Goal » Exact repetition is required: output every record in full.

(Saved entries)
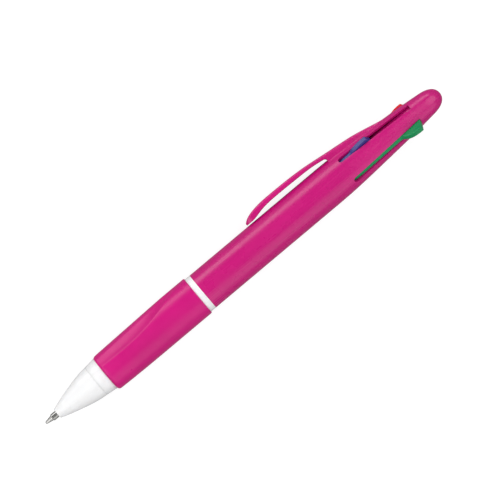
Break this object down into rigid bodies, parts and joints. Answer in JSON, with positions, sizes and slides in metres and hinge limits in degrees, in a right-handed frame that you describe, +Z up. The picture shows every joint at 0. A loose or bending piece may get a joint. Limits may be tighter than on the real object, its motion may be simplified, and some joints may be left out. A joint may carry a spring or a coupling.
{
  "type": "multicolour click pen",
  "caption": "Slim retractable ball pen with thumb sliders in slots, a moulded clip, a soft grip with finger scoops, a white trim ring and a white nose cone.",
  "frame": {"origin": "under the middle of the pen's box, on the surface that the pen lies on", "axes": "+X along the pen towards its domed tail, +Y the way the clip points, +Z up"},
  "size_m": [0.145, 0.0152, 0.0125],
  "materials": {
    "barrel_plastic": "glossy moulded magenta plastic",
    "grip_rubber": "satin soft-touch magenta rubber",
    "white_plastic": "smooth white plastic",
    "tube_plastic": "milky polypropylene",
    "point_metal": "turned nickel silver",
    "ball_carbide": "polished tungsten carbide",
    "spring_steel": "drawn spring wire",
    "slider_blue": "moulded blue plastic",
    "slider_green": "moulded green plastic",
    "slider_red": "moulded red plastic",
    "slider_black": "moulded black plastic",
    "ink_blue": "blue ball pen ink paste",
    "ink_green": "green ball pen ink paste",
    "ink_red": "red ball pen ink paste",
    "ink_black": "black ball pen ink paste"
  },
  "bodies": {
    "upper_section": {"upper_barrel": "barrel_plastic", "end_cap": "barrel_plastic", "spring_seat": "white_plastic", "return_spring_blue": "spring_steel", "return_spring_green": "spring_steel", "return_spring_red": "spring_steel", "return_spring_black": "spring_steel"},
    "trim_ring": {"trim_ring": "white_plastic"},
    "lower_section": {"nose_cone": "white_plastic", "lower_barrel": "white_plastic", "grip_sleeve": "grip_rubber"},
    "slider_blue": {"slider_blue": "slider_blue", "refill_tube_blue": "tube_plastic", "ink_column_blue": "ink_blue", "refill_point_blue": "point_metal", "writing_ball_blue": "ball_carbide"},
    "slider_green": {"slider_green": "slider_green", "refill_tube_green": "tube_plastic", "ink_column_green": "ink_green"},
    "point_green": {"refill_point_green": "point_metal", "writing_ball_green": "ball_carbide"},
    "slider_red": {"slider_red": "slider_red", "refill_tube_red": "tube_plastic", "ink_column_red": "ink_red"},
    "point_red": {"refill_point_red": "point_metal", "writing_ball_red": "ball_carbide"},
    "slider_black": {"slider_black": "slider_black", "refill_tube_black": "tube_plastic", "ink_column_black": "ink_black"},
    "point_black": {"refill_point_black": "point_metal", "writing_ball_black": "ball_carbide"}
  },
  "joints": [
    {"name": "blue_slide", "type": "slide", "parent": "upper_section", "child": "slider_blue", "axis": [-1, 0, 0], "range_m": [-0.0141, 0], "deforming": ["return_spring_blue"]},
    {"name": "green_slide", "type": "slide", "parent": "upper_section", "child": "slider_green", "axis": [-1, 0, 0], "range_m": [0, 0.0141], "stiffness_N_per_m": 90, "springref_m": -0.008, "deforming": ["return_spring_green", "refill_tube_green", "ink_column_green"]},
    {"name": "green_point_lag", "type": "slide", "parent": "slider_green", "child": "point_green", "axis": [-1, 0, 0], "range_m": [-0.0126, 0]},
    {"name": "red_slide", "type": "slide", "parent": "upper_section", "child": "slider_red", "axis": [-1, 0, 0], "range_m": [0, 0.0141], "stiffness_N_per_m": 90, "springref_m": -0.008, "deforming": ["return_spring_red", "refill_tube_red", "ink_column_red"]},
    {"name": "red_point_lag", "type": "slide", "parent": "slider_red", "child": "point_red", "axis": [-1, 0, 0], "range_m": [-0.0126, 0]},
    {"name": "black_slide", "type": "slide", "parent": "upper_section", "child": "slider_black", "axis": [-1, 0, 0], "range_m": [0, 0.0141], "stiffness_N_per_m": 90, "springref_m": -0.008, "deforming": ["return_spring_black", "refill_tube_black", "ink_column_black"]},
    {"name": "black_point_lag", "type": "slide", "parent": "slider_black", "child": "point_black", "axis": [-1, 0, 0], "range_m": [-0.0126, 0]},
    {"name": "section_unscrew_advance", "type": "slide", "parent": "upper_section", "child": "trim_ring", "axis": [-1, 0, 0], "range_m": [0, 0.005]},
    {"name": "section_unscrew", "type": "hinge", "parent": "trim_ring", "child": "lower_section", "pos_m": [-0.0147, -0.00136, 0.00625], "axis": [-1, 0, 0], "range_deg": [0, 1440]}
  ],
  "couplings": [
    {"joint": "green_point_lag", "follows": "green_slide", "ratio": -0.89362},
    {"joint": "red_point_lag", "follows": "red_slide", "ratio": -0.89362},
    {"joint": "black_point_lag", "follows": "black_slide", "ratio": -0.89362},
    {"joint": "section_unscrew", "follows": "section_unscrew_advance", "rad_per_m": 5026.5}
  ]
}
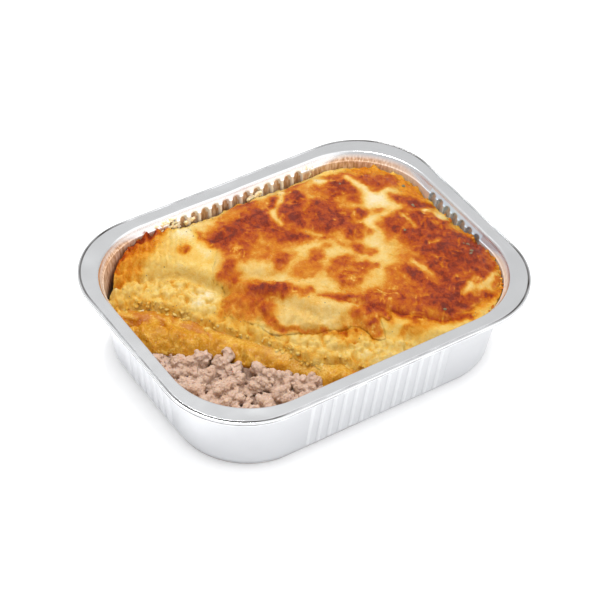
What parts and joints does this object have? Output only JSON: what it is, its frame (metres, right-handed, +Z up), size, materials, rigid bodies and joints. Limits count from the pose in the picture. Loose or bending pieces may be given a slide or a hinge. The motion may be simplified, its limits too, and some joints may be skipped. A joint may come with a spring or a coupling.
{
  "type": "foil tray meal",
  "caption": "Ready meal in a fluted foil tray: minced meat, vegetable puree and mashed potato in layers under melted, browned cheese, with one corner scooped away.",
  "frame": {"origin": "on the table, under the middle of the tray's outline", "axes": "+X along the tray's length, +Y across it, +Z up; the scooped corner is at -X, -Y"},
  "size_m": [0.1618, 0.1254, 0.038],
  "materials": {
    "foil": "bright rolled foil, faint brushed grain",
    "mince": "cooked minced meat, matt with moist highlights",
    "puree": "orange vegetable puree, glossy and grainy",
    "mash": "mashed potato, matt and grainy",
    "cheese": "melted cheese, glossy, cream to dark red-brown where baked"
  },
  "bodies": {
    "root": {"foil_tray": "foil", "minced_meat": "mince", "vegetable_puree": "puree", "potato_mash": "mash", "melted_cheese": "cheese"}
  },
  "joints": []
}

Output for this exercise »
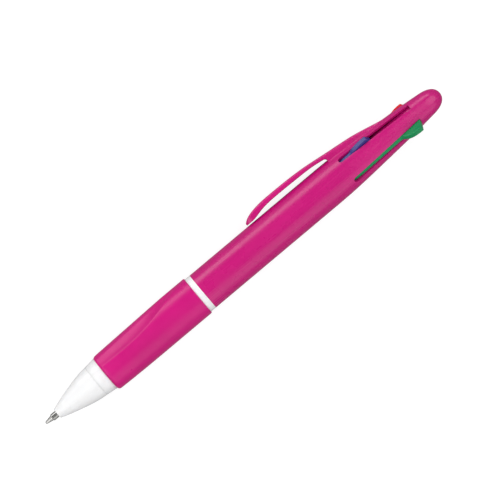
Break this object down into rigid bodies, parts and joints. Answer in JSON, with positions, sizes and slides in metres and hinge limits in degrees, in a right-handed frame that you describe, +Z up. The picture shows every joint at 0. A loose or bending piece may get a joint. Limits may be tighter than on the real object, its motion may be simplified, and some joints may be left out. A joint may carry a spring or a coupling.
{
  "type": "multicolour click pen",
  "caption": "Slim retractable ball pen with thumb sliders in slots, a moulded clip, a soft grip with finger scoops, a white trim ring and a white nose cone.",
  "frame": {"origin": "under the middle of the pen's box, on the surface that the pen lies on", "axes": "+X along the pen towards its domed tail, +Y the way the clip points, +Z up"},
  "size_m": [0.145, 0.0152, 0.0125],
  "materials": {
    "barrel_plastic": "glossy moulded magenta plastic",
    "grip_rubber": "satin soft-touch magenta rubber",
    "white_plastic": "smooth white plastic",
    "tube_plastic": "milky polypropylene",
    "point_metal": "turned nickel silver",
    "ball_carbide": "polished tungsten carbide",
    "spring_steel": "drawn spring wire",
    "slider_blue": "moulded blue plastic",
    "slider_green": "moulded green plastic",
    "slider_red": "moulded red plastic",
    "slider_black": "moulded black plastic",
    "ink_blue": "blue ball pen ink paste",
    "ink_green": "green ball pen ink paste",
    "ink_red": "red ball pen ink paste",
    "ink_black": "black ball pen ink paste"
  },
  "bodies": {
    "upper_section": {"upper_barrel": "barrel_plastic", "end_cap": "barrel_plastic", "spring_seat": "white_plastic", "return_spring_blue": "spring_steel", "return_spring_green": "spring_steel", "return_spring_red": "spring_steel", "return_spring_black": "spring_steel"},
    "trim_ring": {"trim_ring": "white_plastic"},
    "lower_section": {"nose_cone": "white_plastic", "lower_barrel": "white_plastic", "grip_sleeve": "grip_rubber"},
    "slider_blue": {"slider_blue": "slider_blue", "refill_tube_blue": "tube_plastic", "ink_column_blue": "ink_blue", "refill_point_blue": "point_metal", "writing_ball_blue": "ball_carbide"},
    "slider_green": {"slider_green": "slider_green", "refill_tube_green": "tube_plastic", "ink_column_green": "ink_green"},
    "point_green": {"refill_point_green": "point_metal", "writing_ball_green": "ball_carbide"},
    "slider_red": {"slider_red": "slider_red", "refill_tube_red": "tube_plastic", "ink_column_red": "ink_red"},
    "point_red": {"refill_point_red": "point_metal", "writing_ball_red": "ball_carbide"},
    "slider_black": {"slider_black": "slider_black", "refill_tube_black": "tube_plastic", "ink_column_black": "ink_black"},
    "point_black": {"refill_point_black": "point_metal", "writing_ball_black": "ball_carbide"}
  },
  "joints": [
    {"name": "blue_slide", "type": "slide", "parent": "upper_section", "child": "slider_blue", "axis": [-1, 0, 0], "range_m": [-0.0141, 0], "deforming": ["return_spring_blue"]},
    {"name": "green_slide", "type": "slide", "parent": "upper_section", "child": "slider_green", "axis": [-1, 0, 0], "range_m": [0, 0.0141], "stiffness_N_per_m": 90, "springref_m": -0.008, "deforming": ["return_spring_green", "refill_tube_green", "ink_column_green"]},
    {"name": "green_point_lag", "type": "slide", "parent": "slider_green", "child": "point_green", "axis": [-1, 0, 0], "range_m": [-0.0126, 0]},
    {"name": "red_slide", "type": "slide", "parent": "upper_section", "child": "slider_red", "axis": [-1, 0, 0], "range_m": [0, 0.0141], "stiffness_N_per_m": 90, "springref_m": -0.008, "deforming": ["return_spring_red", "refill_tube_red", "ink_column_red"]},
    {"name": "red_point_lag", "type": "slide", "parent": "slider_red", "child": "point_red", "axis": [-1, 0, 0], "range_m": [-0.0126, 0]},
    {"name": "black_slide", "type": "slide", "parent": "upper_section", "child": "slider_black", "axis": [-1, 0, 0], "range_m": [0, 0.0141], "stiffness_N_per_m": 90, "springref_m": -0.008, "deforming": ["return_spring_black", "refill_tube_black", "ink_column_black"]},
    {"name": "black_point_lag", "type": "slide", "parent": "slider_black", "child": "point_black", "axis": [-1, 0, 0], "range_m": [-0.0126, 0]},
    {"name": "section_unscrew_advance", "type": "slide", "parent": "upper_section", "child": "trim_ring", "axis": [-1, 0, 0], "range_m": [0, 0.005]},
    {"name": "section_unscrew", "type": "hinge", "parent": "trim_ring", "child": "lower_section", "pos_m": [-0.0147, -0.00136, 0.00625], "axis": [-1, 0, 0], "range_deg": [0, 1440]}
  ],
  "couplings": [
    {"joint": "green_point_lag", "follows": "green_slide", "ratio": -0.89362},
    {"joint": "red_point_lag", "follows": "red_slide", "ratio": -0.89362},
    {"joint": "black_point_lag", "follows": "black_slide", "ratio": -0.89362},
    {"joint": "section_unscrew", "follows": "section_unscrew_advance", "rad_per_m": 5026.5}
  ]
}
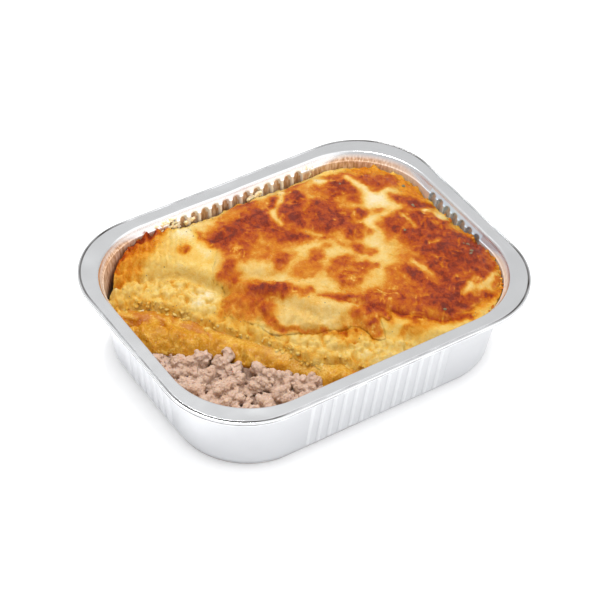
What parts and joints does this object have? Output only JSON: what it is, its frame (metres, right-handed, +Z up), size, materials, rigid bodies and joints. Limits count from the pose in the picture. Loose or bending pieces may be given a slide or a hinge. The motion may be simplified, its limits too, and some joints may be skipped. A joint may come with a spring or a coupling.
{
  "type": "foil tray meal",
  "caption": "Ready meal in a fluted foil tray: minced meat, vegetable puree and mashed potato in layers under melted, browned cheese, with one corner scooped away.",
  "frame": {"origin": "on the table, under the middle of the tray's outline", "axes": "+X along the tray's length, +Y across it, +Z up; the scooped corner is at -X, -Y"},
  "size_m": [0.1618, 0.1254, 0.038],
  "materials": {
    "foil": "bright rolled foil, faint brushed grain",
    "mince": "cooked minced meat, matt with moist highlights",
    "puree": "orange vegetable puree, glossy and grainy",
    "mash": "mashed potato, matt and grainy",
    "cheese": "melted cheese, glossy, cream to dark red-brown where baked"
  },
  "bodies": {
    "root": {"foil_tray": "foil", "minced_meat": "mince", "vegetable_puree": "puree", "potato_mash": "mash", "melted_cheese": "cheese"}
  },
  "joints": []
}